FM: There have been so many. One thing that happened, that spun from the magazine and had its nucleus in the magazine was the John Hope Franklin awards. We covered scholars and I looked around and I saw a lot of people getting awards and I got to know Dr. Franklin and then I realized the breadth and depth of his research and scholarship. And I said, ‘There needs to be an award named for him.’ So, I feel very, very proud of that.

At one point, we got to doing video conferences and one of our early conferences was on the Black student athlete and included Arthur Ashe. Arthur was very concerned about academics and looking around, once again, there was a void. No one was recognizing the student athletes of color and the stereotype was that they were all dumb jocks and we found that was far from the truth. There was an abundance of young men and women of color who were doing extraordinary jobs in the classroom and the athletic field and no one bothered to recognize them. So, Arthur’s widow was kind enough to let us use his name and we still have that program, as well as the John Hope Franklin program.
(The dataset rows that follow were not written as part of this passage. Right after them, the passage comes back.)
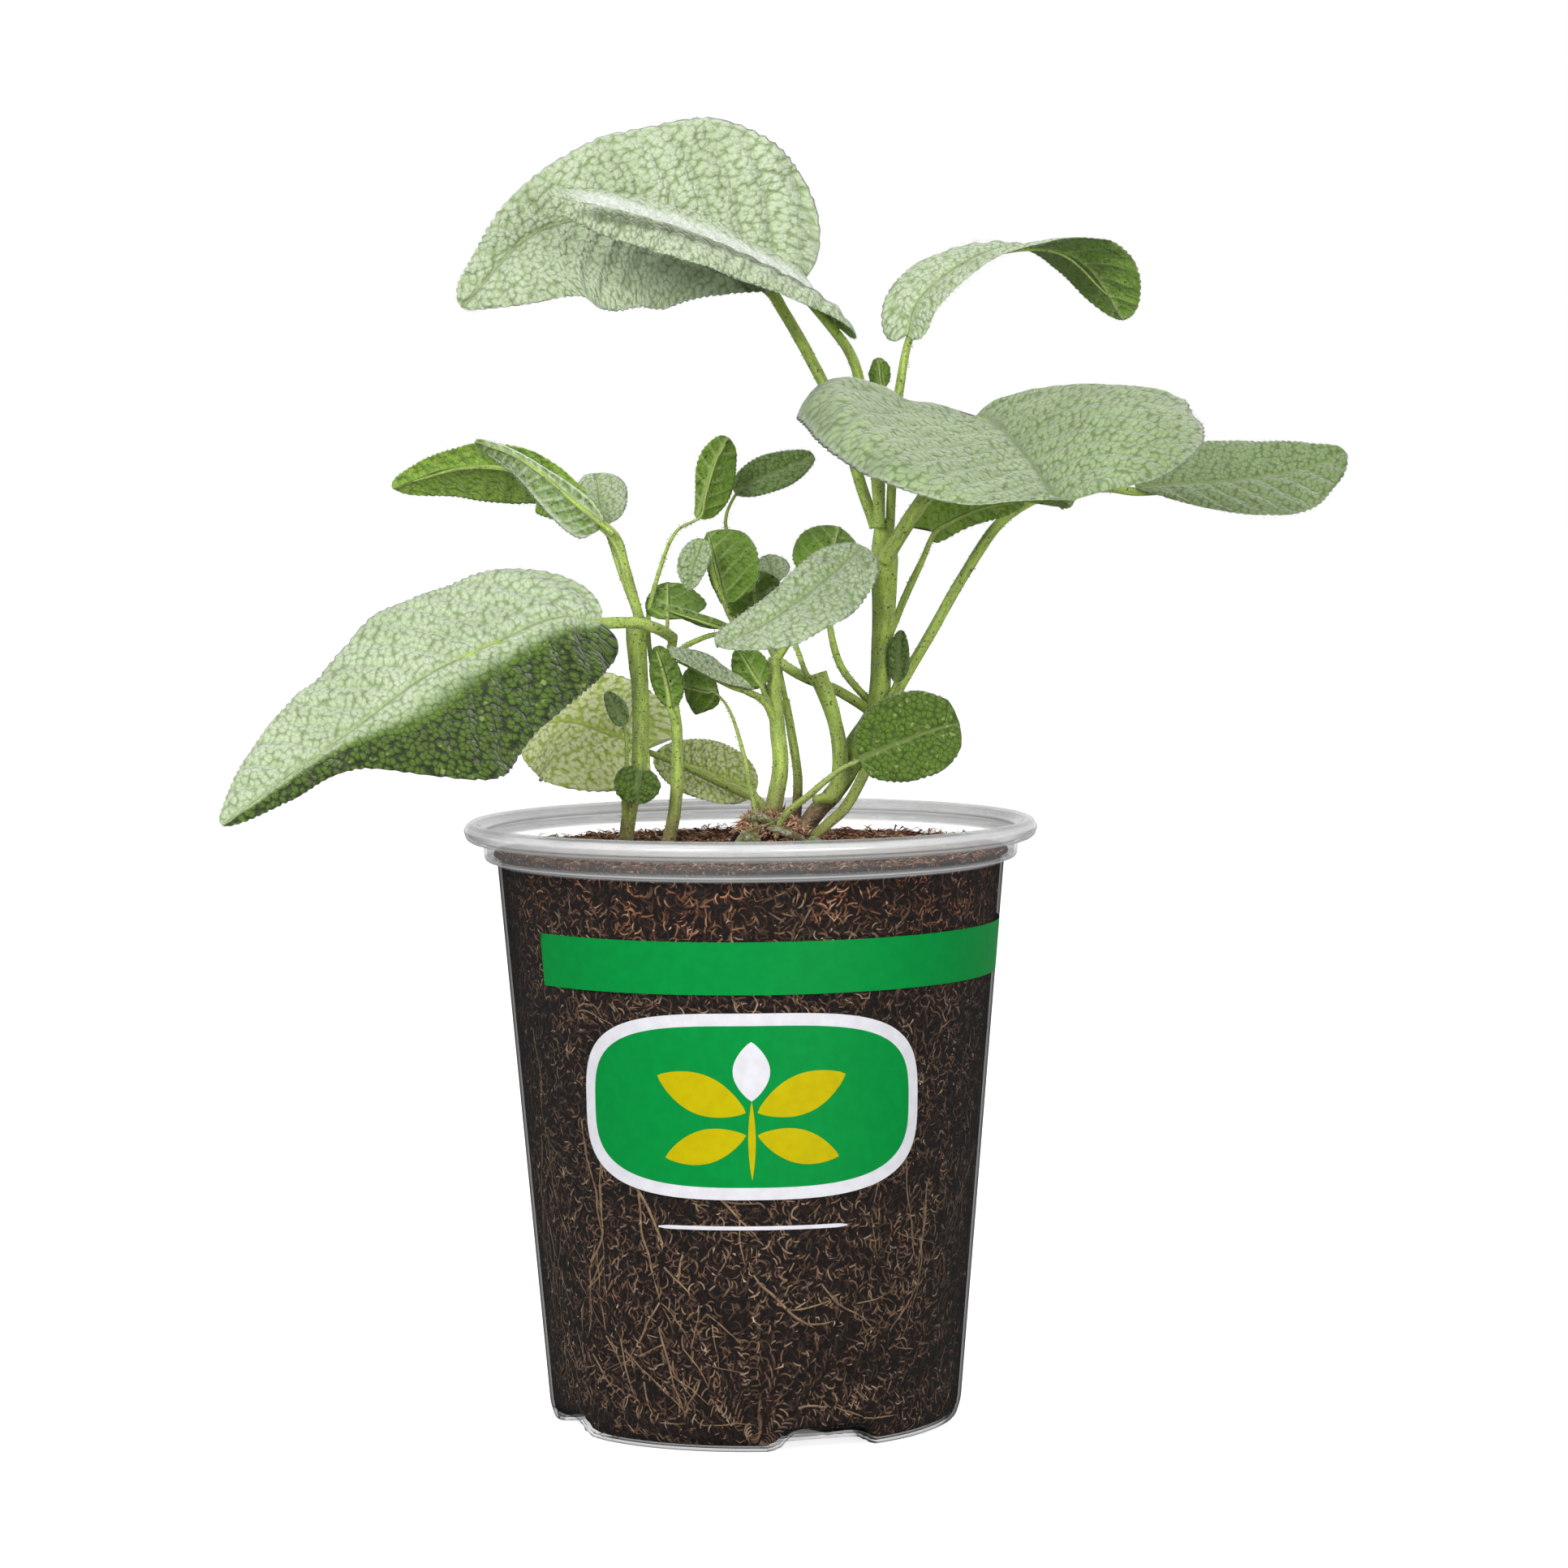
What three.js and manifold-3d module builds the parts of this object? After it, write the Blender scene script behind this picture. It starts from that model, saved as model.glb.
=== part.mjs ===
// Potted common sage: a young herb plant in a thin clear nursery pot of potting mix.
// Millimetres, +Z up, the camera's side is -Y, and the pot's feet stand on z = 0 round the origin.
import * as THREE from 'three';
import { mergeVertices } from 'three/addons/utils/BufferGeometryUtils.js';
import Module from 'manifold-3d';

const wasm = await Module();
wasm.setup();

// Driving dimensions of the pot
const potHeight = 109;
const lipRadius = 51.6;
const bandRadius = 48;
const wallTopRadius = 45.6;
const wallFootRadius = 37.2;
const baseRadius = 34.6;
const ledgeHeight = 101.8;
const bandTop = 105.6;
const wall = 0.9;
const potSides = 36;
const footAngles = [21, 111, 201, 291];
const footGapHeight = 3.5;
const footGapDepth = 12;
const footGapTop = 13.5;
const footGapBottom = 19;
const drainRadius = 2.6;

// Driving dimensions of the plant
const clearance = 0.3;
const bladeThickness = 0.7;
const soilLevel = 103.1;
const crownHeight = 5.6;
const crownAt = [4.5, 1];
const crownRadius = 11;
const toothDepth = 0.03;
const ribRelief = 0.22;
const netRelief = 0.08;
const veinSweep = 0.16;

// Colours
const clearPlastic = { color: 0xdfe3e4, roughness: 0.12, metalness: 0 };
const darkMix = { color: 0x3b2a20, roughness: 0.95, metalness: 0 };
const stemGreen = { color: 0x7f9a44, roughness: 0.7, metalness: 0 };
const sageGreen = { color: 0xa9c09a, roughness: 0.85, metalness: 0 };
const youngGreen = { color: 0x6f9a45, roughness: 0.8, metalness: 0 };

// Solids
function solidFrom(geometry) {
  const g = geometry.clone();
  g.deleteAttribute('normal');
  g.deleteAttribute('uv');
  const merged = mergeVertices(g, 1e-4);
  return new wasm.Manifold(new wasm.Mesh({
    numProp: 3,
    vertProperties: new Float32Array(merged.attributes.position.array),
    triVerts: new Uint32Array(merged.index.array),
  }));
}

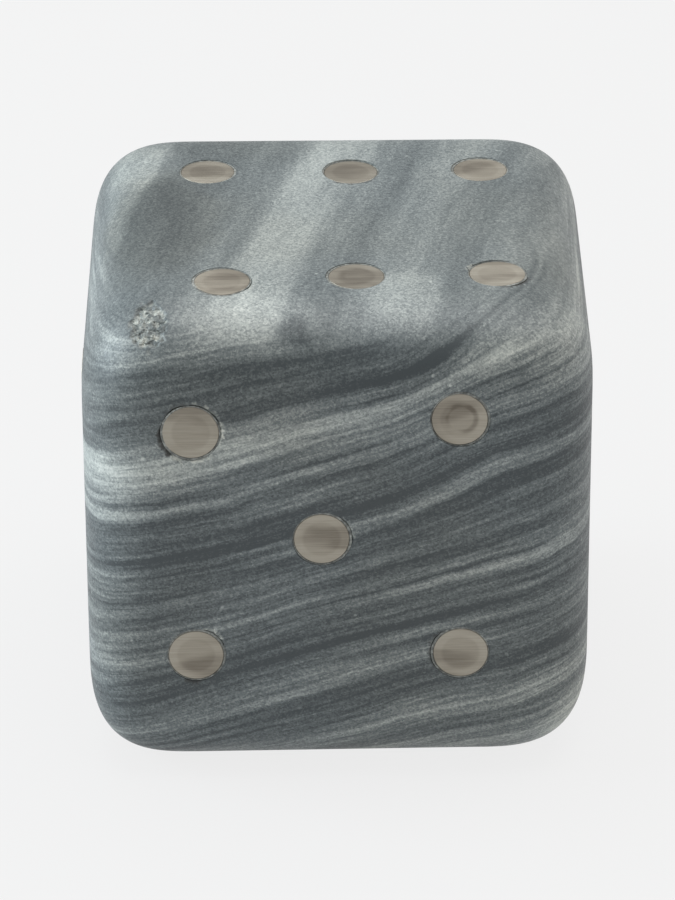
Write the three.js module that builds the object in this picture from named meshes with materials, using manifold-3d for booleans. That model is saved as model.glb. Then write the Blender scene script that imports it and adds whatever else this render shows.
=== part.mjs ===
// A large gaming die ground from one block of banded marble, with a flat metal disc bonded into a
// drilled pocket for every pip. Millimetres, +Z up, origin in the middle of the face it rests on.
// The five looks along -Y, the six looks up, and opposite faces add up to seven.
import * as THREE from "three";
import { mergeVertices } from "three/addons/utils/BufferGeometryUtils.js";
import Module from "manifold-3d";

const wasm = await Module();
wasm.setup();

// The block
const BLOCK_SIDE = 90; // between opposite flat faces
const ROUNDING_POWER = 3; // 2 rounds an edge as a quarter circle, 3 keeps its faces flat for longer
const ROUNDING_STEPS = 10;
// How far in from its three faces each hand-ground corner starts to round, by the signs of x, y and z
const CORNER_ROUNDING = {
  "---": 19,
  "+--": 20.5,
  "-+-": 21,
  "++-": 21,
  "--+": 24,
  "+-+": 20,
  "-++": 19,
  "+++": 19,
};

// The pip discs, parted off a round bar
const PIP_DIAMETER = 9.8;
const PIP_THICKNESS = 3;
const PIP_EDGE_BREAK = 0.2; // filed off the rim that shows
const PIP_LEAD_IN = 0.5; // chamfer on the rim that goes in first
const PIP_SPREAD = 23.5; // from the middle of a pattern to its outer rows and columns
const ROUND_SIDES = 28;

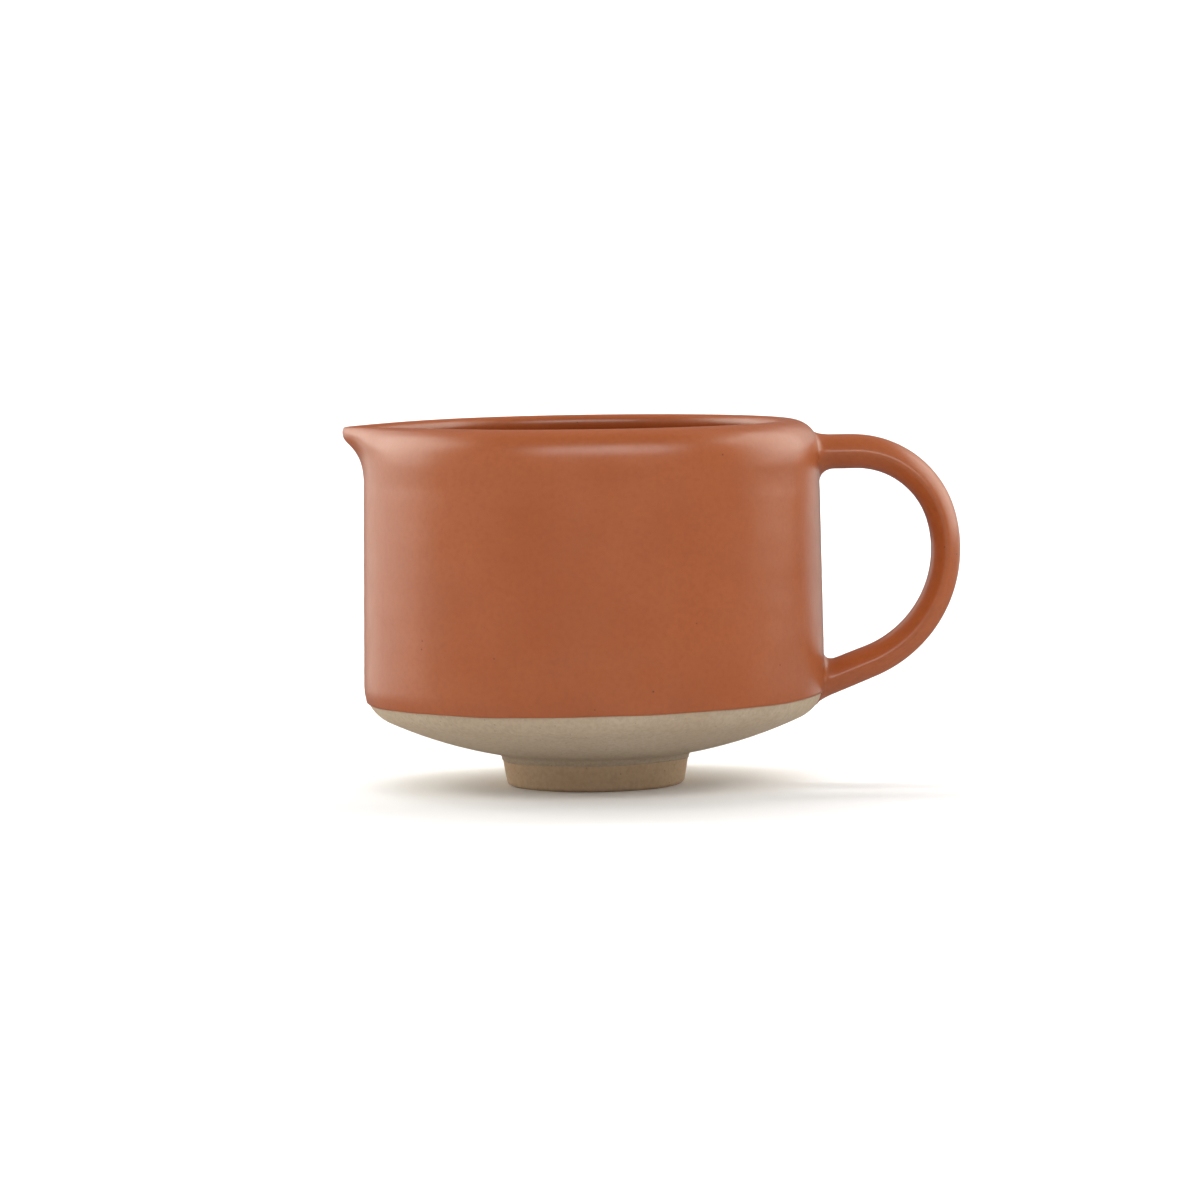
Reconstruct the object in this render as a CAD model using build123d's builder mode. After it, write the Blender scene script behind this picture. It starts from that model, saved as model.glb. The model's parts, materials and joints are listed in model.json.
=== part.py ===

These programs are ancillary to the magazine itself, but I think in terms of the magazine itself, one of my proudest moments was when we had to stare down a lawsuit that would have closed us down because a prominent college president didn’t like what we had written and hired a very powerful law firm. We stood by our team — our editors and our writers were right. That one reached all the way up to the Supreme Court of the United States over the confirmation and the backdrop of the characters involved with the appointment of Clarence Thomas to the United States Supreme Court. We had to hire a law firm to defend us and go to battle, but we are proud of the fact that we stood our ground. Because we were right and we knew we were right and we had the facts. We wrote the story and we stayed on the story until we were vindicated.